The problem is compounded further because most association documents – in order to comply with Fannie Mae and Freddie Mac guidelines — contain requirements such as exist in your legal documents. In fact, Virginia law specifically states that “No provision of this chapter shall be construed in derogation of any requirement of the condominium instruments that all or a specified number of the beneficiaries of mortgages or deeds of trust encumbering the condominium units approve specified actions contemplated by the unit owner’s association.”

You state that you are having difficulty obtaining the names of the current mortgage holders. First, your board should enact a rule requiring every homeowner to provide (on an annual basis) the name of their mortgage lender. This is not a difficult task, nor is it an invasion of privacy. All mortgages (deeds of trust) are public information since they are recorded among the land records in the jurisdiction where your property is located. And many jurisdictions have on-line access to the local recorder of deeds. For example, you should be able to find who holds the mortgage loans on all of your homeowners by searching “Loudoun County Real Estate Tax”.

But, as you suggest, with foreclosures and short-sales, this information may not be current.

Association lawyers around the country have used what I call the “book of the month” option. Send the proposed amendment to as many lenders as you can find, advising them that if you do not hear from them within a set period of days, you will assume their consent. Fannie Mae, for example, allows such a procedure, which they call “implied approval”. In the most current Fannie “Selling Guide”, it states that the documents “must provide that amendments of a material adverse nature to mortgagees be agreed to by mortgagees that represent at least 51% of the votes of unit estates that are subject to mortgages.”

However, Fannie recognizes that lenders may not always respond. Accordingly, if the documents were recorded prior to August 23, 2007, then implied approval can be assumed if the lenders do not respond within 30 days after they receive proper notice of the proposal. This means that the notice must be sent by certified or registered mail, with a return receipt requested.

If the project was recorded after August 23, then implied approval can be assumed after 60 days advance notice.

But it is to be noted that this relates to amendments “of a material adverse nature to” mortgage lenders. You – and your association attorney – should make a business judgment as to whether your proposed amendment falls into this category. For example, an amendment changing the date of the annual meeting is, in my opinion, not adverse to any lender, so the lenders do not even have to be notified. However, if you are changing the percentage interests in the association, that is material.
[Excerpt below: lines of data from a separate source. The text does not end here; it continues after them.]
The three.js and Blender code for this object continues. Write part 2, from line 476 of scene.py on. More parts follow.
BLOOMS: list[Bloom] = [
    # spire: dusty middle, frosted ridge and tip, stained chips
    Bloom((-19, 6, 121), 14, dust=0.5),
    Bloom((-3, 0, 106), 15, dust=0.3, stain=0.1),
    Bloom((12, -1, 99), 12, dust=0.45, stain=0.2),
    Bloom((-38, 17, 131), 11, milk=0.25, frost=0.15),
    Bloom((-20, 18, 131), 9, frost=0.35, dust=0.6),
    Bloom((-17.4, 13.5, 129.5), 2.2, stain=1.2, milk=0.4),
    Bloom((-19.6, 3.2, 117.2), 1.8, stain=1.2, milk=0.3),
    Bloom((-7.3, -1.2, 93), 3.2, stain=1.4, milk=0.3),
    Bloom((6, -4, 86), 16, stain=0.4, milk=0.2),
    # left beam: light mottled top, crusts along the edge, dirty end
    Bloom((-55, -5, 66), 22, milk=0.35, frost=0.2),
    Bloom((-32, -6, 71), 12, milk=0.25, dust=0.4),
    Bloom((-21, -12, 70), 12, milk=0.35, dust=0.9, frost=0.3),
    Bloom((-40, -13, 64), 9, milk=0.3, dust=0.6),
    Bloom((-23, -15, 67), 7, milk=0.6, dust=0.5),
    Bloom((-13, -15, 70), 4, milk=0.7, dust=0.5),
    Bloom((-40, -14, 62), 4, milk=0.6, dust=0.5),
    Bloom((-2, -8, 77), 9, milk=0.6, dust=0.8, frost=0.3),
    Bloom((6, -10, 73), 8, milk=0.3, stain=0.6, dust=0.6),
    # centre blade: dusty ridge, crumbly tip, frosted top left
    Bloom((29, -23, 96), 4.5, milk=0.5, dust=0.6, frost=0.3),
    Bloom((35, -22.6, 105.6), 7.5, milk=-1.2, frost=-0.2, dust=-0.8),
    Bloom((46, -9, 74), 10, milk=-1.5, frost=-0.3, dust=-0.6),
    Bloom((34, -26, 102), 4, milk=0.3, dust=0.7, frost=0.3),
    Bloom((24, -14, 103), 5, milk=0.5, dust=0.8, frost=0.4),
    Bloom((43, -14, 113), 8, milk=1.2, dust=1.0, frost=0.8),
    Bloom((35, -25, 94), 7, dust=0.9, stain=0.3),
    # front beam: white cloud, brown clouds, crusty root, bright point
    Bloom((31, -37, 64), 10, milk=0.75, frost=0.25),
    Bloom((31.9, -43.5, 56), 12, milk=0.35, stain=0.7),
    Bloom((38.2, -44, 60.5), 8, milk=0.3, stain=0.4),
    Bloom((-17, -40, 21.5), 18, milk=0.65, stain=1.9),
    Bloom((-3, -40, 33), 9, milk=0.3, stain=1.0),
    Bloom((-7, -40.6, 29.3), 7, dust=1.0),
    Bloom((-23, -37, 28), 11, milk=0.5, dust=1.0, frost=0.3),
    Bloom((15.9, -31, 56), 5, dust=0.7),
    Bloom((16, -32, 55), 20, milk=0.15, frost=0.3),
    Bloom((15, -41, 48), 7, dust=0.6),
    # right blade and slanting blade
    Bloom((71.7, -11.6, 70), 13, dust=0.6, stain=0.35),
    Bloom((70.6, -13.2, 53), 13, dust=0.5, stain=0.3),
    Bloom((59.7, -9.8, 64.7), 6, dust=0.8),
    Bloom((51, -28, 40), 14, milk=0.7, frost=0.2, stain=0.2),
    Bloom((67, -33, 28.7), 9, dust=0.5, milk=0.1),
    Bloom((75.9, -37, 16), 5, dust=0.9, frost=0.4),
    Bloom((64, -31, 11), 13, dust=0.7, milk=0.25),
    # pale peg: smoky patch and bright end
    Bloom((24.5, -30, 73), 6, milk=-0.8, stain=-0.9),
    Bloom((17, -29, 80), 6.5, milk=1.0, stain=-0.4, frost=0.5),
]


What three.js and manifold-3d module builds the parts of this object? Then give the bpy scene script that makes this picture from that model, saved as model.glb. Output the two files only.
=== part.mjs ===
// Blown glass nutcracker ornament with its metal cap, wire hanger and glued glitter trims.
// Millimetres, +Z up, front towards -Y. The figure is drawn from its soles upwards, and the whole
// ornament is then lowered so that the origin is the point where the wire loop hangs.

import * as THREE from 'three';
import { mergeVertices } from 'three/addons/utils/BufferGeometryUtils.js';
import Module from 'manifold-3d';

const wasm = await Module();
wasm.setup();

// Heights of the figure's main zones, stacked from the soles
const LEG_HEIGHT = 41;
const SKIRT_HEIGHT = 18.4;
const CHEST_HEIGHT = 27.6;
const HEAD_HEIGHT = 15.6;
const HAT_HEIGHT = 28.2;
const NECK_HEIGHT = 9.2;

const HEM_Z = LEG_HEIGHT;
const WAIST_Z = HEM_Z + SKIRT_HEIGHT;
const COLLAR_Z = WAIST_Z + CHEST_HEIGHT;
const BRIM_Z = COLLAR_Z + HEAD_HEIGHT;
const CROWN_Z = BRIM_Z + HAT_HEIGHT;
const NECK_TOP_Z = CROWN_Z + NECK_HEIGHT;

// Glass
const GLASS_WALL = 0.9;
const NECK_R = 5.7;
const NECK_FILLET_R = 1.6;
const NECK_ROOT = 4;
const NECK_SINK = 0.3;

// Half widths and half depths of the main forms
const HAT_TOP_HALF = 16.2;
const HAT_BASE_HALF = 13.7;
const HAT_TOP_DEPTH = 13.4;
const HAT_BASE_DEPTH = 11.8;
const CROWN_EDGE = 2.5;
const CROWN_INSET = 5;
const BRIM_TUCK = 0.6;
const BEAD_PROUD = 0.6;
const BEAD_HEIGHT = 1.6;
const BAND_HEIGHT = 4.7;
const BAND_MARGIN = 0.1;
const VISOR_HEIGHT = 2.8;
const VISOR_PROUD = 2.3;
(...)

What risks does your association face if it just ignores the requirement of notifying and obtaining consent – implied or actual -from the lenders? That’s a very good question, and to my knowledge has never been litigated in any court in the United States. From my experience – and talking with a number of association attorneys throughout the country – quite often the requirement is ignored, with no consequences. As a practical matter, the lender’s lien was recorded on the land records before any amendments were enacted. If the lender wants to foreclose on a unit they are usually in first place position, subject only to any statute that gives the association a priority on assessments. In the District, when a lender forecloses, it has to pay the association up to six months of prior unpaid assessments; in Maryland, based on a law that just was signed by the Governor on May 10, banks who foreclose on association homes after October 1, 2011, must pay the association up to $1200 of any unpaid assessments. No such priority exists in Virginia.

I cannot recommend ignoring the law. If you believe your proposed amendment has material consequences against your lenders, do your best to track down all of the mortgage lenders and send them notice by certified mail, return receipt requested. Wait the 30 days, and then proceed to record the amendment on the land records where your association is located.